It was great to attend the British Haiku Society’s winter gathering yesterday, with members on zoom sharing photographs of a place that was special to them, along with an accompanying photograph. I’ve since turned mine (above) into a photo haiku so I could share it on the blog. The place is Hebden Bridge, or to be more specific, a tiny hamlet on the hills above the town. The photograph was taken about a month ago and shows the trees clinging to the hillside, just on the edge of the tree line really – there’s not a lot else after this wood but farm tracks and moorland. The soil is so thin it makes you wonder how the trees manage to cling on. Anyway, it was a fairly cold blustery walk that day, but beautiful all the same.

The BHS meeting also included a virtual ginko, using time lapse films to inspire us to write some haiku. This was a bit daunting as I suddenly felt under pressure to produce a poem that was worth sharing. However, I can highly recommend Daisuke Shimizu’s timelapse film of Fukushima if you want to do a virtual ginko of your own. And maybe a bit of pressure on the writing process is no bad thing. I managed to get three haiku from the session, none of them jaw-dropping, but I enjoyed the process.

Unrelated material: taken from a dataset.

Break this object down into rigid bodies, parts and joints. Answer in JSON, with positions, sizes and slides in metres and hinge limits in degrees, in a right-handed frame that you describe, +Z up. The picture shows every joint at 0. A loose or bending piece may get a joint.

Julie Mellor, falling leaves

You can’t “finish” any writing task, or so I tell my students and myself. Revising and proofreading are crucial, and if it’s high-stakes writing, you should make time to do that repeatedly, but at some point you just have to call it quits. There’s no such thing as perfection.

Knowing that, I still feel incredibly anxious when I hand in a final copy of a book ms, as I’ll do very soon for my essay collection, Poetry’s Possible Worlds. I’ve been working on the damn thing for ten years. My editor has reviewed the whole ms, and several editors have reviewed sections of it for magazine publication. It’s in good shape. But this weekend I found a couple of typos we’d all missed; EVERY time I go through it, I find sentences to improve. Just yesterday, I noticed some inconsistencies in how I was using italics. Small potatoes, I know, but it always makes me wonder what else I’m not spotting or thinking of, or what useful secondary source I may have missed. A few years from now, I will think, “that was an unfortunate way to put it” or “I wish I had inoculated against that critique.” I have felt those regrets about every single book I’ve ever published.

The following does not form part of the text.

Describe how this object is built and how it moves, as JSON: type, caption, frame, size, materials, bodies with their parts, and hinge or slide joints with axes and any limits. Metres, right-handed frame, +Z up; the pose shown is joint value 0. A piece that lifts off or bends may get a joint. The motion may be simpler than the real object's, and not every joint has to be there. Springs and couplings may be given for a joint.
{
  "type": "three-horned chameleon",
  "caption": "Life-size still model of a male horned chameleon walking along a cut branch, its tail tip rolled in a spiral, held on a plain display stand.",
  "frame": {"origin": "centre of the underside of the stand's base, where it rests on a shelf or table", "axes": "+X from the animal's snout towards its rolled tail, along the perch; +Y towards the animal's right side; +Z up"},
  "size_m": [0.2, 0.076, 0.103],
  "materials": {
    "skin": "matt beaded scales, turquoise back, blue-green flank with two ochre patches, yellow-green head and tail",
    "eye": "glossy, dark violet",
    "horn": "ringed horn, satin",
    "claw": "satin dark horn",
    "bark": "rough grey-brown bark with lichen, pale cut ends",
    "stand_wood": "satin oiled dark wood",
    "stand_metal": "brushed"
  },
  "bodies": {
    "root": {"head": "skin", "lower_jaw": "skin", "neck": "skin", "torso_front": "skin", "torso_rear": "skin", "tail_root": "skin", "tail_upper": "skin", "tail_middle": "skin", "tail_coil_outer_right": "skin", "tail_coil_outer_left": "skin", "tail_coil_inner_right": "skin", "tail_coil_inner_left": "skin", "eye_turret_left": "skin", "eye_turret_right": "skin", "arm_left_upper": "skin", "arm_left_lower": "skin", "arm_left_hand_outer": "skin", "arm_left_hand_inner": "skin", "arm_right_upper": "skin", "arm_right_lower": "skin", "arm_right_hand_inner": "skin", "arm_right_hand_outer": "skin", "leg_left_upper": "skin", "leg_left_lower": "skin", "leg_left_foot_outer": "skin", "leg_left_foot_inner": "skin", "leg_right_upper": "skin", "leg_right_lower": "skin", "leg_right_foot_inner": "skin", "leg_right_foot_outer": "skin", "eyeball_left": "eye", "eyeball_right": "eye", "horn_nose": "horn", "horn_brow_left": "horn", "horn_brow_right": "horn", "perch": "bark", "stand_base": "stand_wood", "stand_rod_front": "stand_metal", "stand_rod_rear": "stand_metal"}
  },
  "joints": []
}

Likewise, before each revision, I go through a crazy “clearing the decks” pre-work phase–as if I could ever get to the stage when every email has been responded to and every reference letter written. You can’t put off writing until nothing else is clamoring for your attention. You just have to stop attending to the other stuff for a while.

Lesley Wheeler, The impossibility of finishing anything

I mentioned to someone the other day that I was doing an online watercolor class, and they said, oh, they preferred to just keep stumbling around with their own experimentation. They seemed to think that taking a class in this artform would teach them what they SHOULD be doing — and they preferred not to know. This struck me.

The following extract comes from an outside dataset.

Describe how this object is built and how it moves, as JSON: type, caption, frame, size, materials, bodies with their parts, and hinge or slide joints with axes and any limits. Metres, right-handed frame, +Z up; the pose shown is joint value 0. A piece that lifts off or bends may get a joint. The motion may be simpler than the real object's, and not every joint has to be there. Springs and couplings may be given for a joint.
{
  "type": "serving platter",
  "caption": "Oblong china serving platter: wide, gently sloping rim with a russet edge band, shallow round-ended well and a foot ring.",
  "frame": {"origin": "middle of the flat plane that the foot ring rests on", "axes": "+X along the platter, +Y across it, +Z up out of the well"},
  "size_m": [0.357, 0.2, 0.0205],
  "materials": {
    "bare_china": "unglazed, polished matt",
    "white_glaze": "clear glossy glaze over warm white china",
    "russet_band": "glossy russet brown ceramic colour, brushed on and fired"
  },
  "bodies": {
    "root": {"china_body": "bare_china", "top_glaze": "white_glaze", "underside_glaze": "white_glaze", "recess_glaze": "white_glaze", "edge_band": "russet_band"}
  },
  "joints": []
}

I was glad it hadn’t occurred to me that knowledge is limiting. (I wonder when it was in my development that I learned to question everything, such that “shoulds” could always be undermined with “well, maybe, but explain to me why, and we’ll see.”) A little education certainly neither prevents nor even short-cuts fumbling around on one’s own. I took the class not thinking I was going to learn “how to paint in watercolor” but rather that I could learn some techniques, shortcuts, something to bridge my own internal gap between “wow, I’ll never be able to do that” to “oh, I think I can try that.”

I went to MFA-in-poetry school not to learn how to write poetry but to learn more about what other people have done in the history of writing poetry, both so I don’t falsely feel like I’m doing something groundbreaking when I’m not, but also so that I can build on/try different/do it again only with a twist/steal a good idea and make it my own. I mean, I have that MFA in poetry and still feel every day like I have no idea what I’m doing.

Marilyn McCabe, Leave those kids alone; or, On Learning “How” and Doing

First off, I take Larkin’s notorious eschewal of the aforementioned myth kitty not as a destination but as a point of departure. In other words, I do favour poems that don’t explicitly draw on and invoke classical mythology. However, it would be absurd not to recognise that all our reading and writing is shot through with our knowledge of myths.

As a consequence, when I write poems about Aldershot F.C. footballers of the 1980s, about their triumphs and disasters, tragedies and comedies, qualities and flaws, many of their stories implicitly remind us of those same myths. This is inevitable and necessary. A renewed, highly personal myth kitty such as this doesn’t ignore what has gone before. Instead, it recognises our cultural baggage, enabling us to empathise and reflect on how classical stories are played out in contemporary settings.

Specific present-day scenarios are capable of refreshing the myth kitty via new perspectives. In my view, the implicit invocation of classical myth is therefore more powerful than explicit allusion, though it forces the poet to take a far greater risk instead of reaching for shortcuts that everybody immediately understands.

Matthew Stewart, Reflections on the myth kitty

[Rob Taylor]: Near the end of the book, you write that “i’ve decided not to tell / the whole story as i know it,” and soon after, “forgive me, i don’t remember… which lie i kept // which truth i made.” Could you talk about “the truth” in this book? How does its “truth,” recorded in poems, differ from the “truth” of autobiography?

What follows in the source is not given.